However, knowledge of requirements and methods is hardly enough for proper de-identification. This is due to the fact that almost any data set contains potentially relevant information that can be used for gaining insights into the data, while the goal of de-identification is exactly to remove the link between the data subject and that information of interest. Such a removal is always accompanied by reduction in usefulness of the information. In order to take this into consideration, one needs to use data utility metrics that are capable of quantifying the changes in the utility of the information of interest. Many data utility metrics are in existence that are aimed at measuring different properties of a data set and a tailored selection of them as well as correct usage improves the results of the de-identification process [27].

3 Problem Statement

As shown in the previous section, there is a broad variety in de-identification methods and heterogeneity in different tool implementations for each of these methods. If de-identification is not done properly, re-identification may take place which can lead to financial, reputational, and other kinds of losses. However, in practice, selecting the most suited method is a non-trivial task.

Firstly, the most suitable method depends highly on the application context: the nature of the data, privacy requirements, assumptions made about data accessibility, and potential attackers and their incentives all play a role.

Secondly, this selection process depends highly on the expertise and knowledge of the de-identification expert. For example, finding good parameters for these methods requires extensive know-how. In practice however, such expertise is not always readily available.

Thirdly, the selection and configuration of a method involves complex architectural trade-offs. As mentioned by Mittal et al. [9], a de-identification scheme can be evaluated from two complementary perspectives: data utility preservation and resistance to re-identification attacks. This is also corroborated by Lee et al. [17] through their demonstration of the relation between data utility and disclosure risk (depicted graphically in Fig. 2).

Considering these facts, an algorithm for defining the most suitable de-identification methods of data sets is necessary, because each data set, depending on the type of information that it contains and the availability of that information to attackers, needs a specific combination of de-identification methods for bringing the level of de-identification to a satisfactory level.

4 Approach

As discussed in the previous section, selecting the most suited de-identification method for a specific application relies on multiple factors. In this paper, we present a systematic benchmark for de-identification methods. The benchmark system implements an exhaustive search for the most appropriate methods and combinations thereof in terms of two key factors: (i) adherence to the privacy requirements and (ii) data utility loss of the transformed data set.

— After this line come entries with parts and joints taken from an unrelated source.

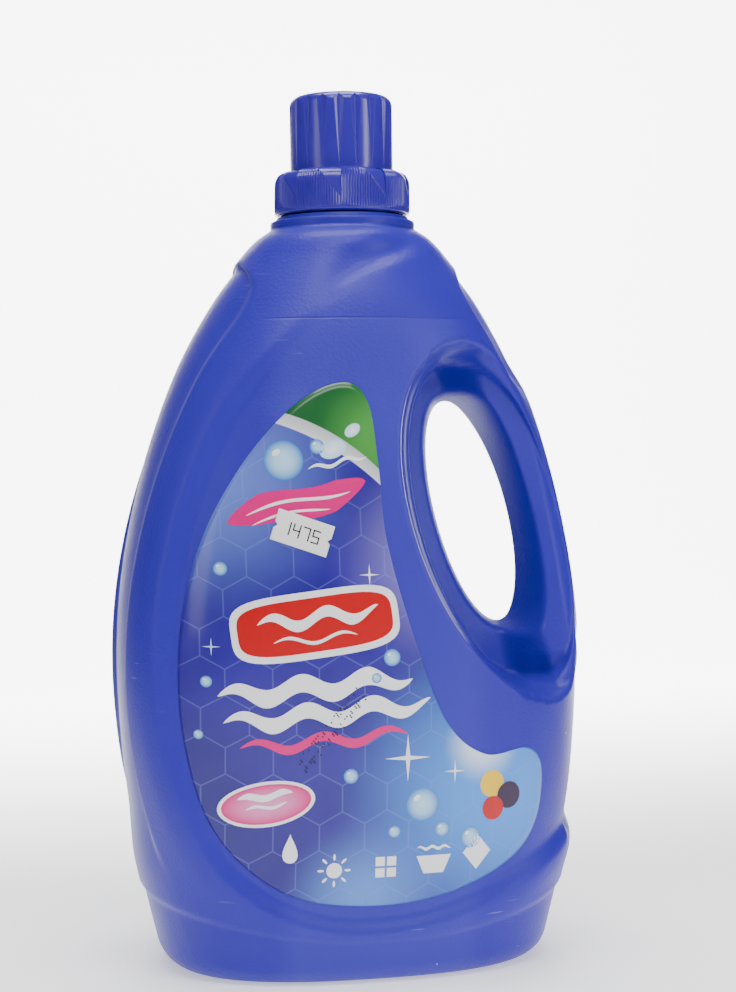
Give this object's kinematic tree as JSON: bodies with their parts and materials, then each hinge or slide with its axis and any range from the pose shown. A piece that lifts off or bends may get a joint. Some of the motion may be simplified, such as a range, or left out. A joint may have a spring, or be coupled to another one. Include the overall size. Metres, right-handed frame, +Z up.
{
  "type": "liquid soap jug",
  "caption": "Blown jug for liquid laundry soap, with a pinched handle, a front label, a fluted dosing cap on a toothed skirt and a slanted pouring spout inside.",
  "frame": {"origin": "on the surface the jug stands on, under the middle of its base and its neck", "axes": "+Z up, +X towards the handle, -Y out of the labelled front"},
  "size_m": [0.19, 0.1437, 0.3455],
  "materials": {
    "body": "satin",
    "label": "gloss",
    "paper": "matt",
    "spout": "satin",
    "seal": "matt",
    "cap": "gloss"
  },
  "bodies": {
    "jug": {"bottle": "body", "front_label": "label", "price_sticker": "paper", "pour_spout": "spout"},
    "seal": {"seal_ring": "seal"},
    "closure": {"cap": "cap"}
  },
  "joints": [
    {"name": "cap_lift", "type": "slide", "parent": "jug", "child": "seal", "axis": [0, 0, 1], "range_m": [0, 0.06]},
    {"name": "cap_twist", "type": "hinge", "parent": "seal", "child": "closure", "pos_m": [0, 0, 0.3], "axis": [0, 0, 1], "range_deg": [0, 540]}
  ]
}
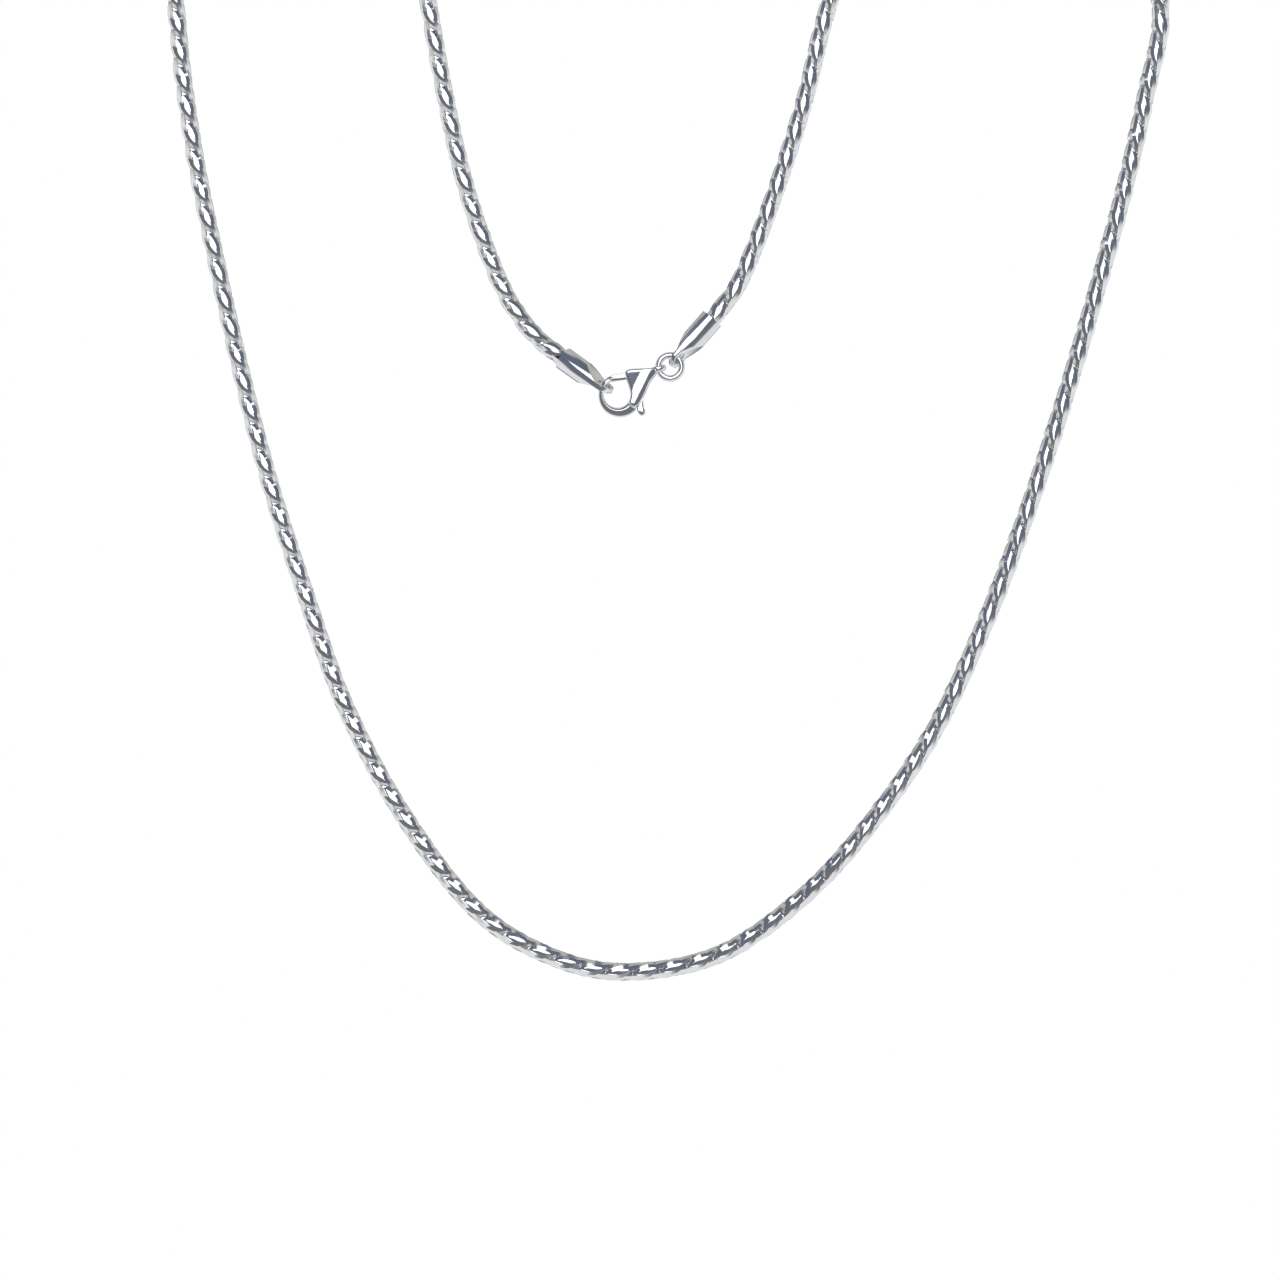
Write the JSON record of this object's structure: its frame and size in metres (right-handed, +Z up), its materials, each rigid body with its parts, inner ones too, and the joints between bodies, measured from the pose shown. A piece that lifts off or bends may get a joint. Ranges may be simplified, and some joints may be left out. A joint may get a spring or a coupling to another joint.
{
  "type": "snake bone necklace chain",
  "caption": "Snake bone necklace chain of interlocked domed leaf links, kept in its hanging form, with end tubes, a jump ring and a lobster clasp whose sprung lever opens the hook.",
  "frame": {"origin": "middle between the two top bends, level with their undersides, where a neck, bust or pair of pegs carries the chain", "axes": "+Z up, +Y towards the back, +X to the right as seen from the front"},
  "size_m": [0.1383, 0.0097, 0.1574],
  "materials": {
    "chain_silver": "polished",
    "tube_silver": "polished",
    "ring_silver": "polished",
    "clasp_silver": "polished",
    "lever_silver": "polished"
  },
  "bodies": {
    "necklace": {"chain_left": "chain_silver", "chain_right": "chain_silver", "end_tube_left": "tube_silver", "end_tube_right": "tube_silver", "jump_ring": "ring_silver", "clasp_body": "clasp_silver"},
    "lever": {"clasp_lever": "lever_silver"}
  },
  "joints": [
    {"name": "lever_swing", "type": "hinge", "parent": "necklace", "child": "lever", "pos_m": [-0.00242, 0, -0.07175], "axis": [0, -1, 0], "range_deg": [0, 25], "stiffness_Nm_per_rad": 0.002, "springref_deg": -22.92}
  ]
}
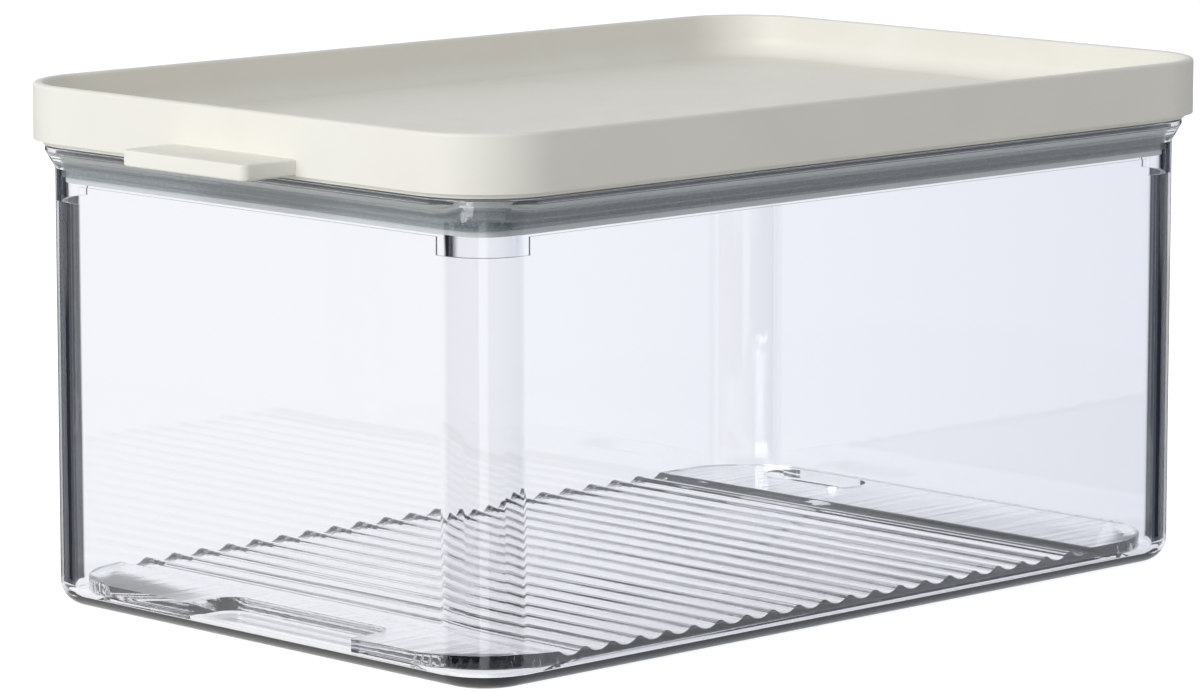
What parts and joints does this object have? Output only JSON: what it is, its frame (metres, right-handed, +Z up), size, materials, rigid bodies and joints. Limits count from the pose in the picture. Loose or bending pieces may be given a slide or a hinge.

The benchmark implements a two-phased approach: (i) in the expansion phase, candidate methods are generated, and (ii) in the reduction phase, these are filtered based on the privacy requirements (which act as a cut-off) and the data utility score.

The benchmark is exhaustive in the sense that it applies different methods at a fine-grained level (attribute-level) and allows combining different methods within the same data set. Furthermore, it systematically iterates over parameter values of the different methods, and thus allows assessing the impact of these parameters.

Figure 3 provides a graphical, flow-based representation of the proposed benchmark system, which in turn is refined throughout the following sections.

4.1 Input and Output

The input consists of a structured data set that has to be de-identified. We expect this data set to contain attributes that represent direct and/or indirect identifiers, and a finite amount of tuples. The data set may contain any kind of information that may be de-identified using the methods introduced in [3].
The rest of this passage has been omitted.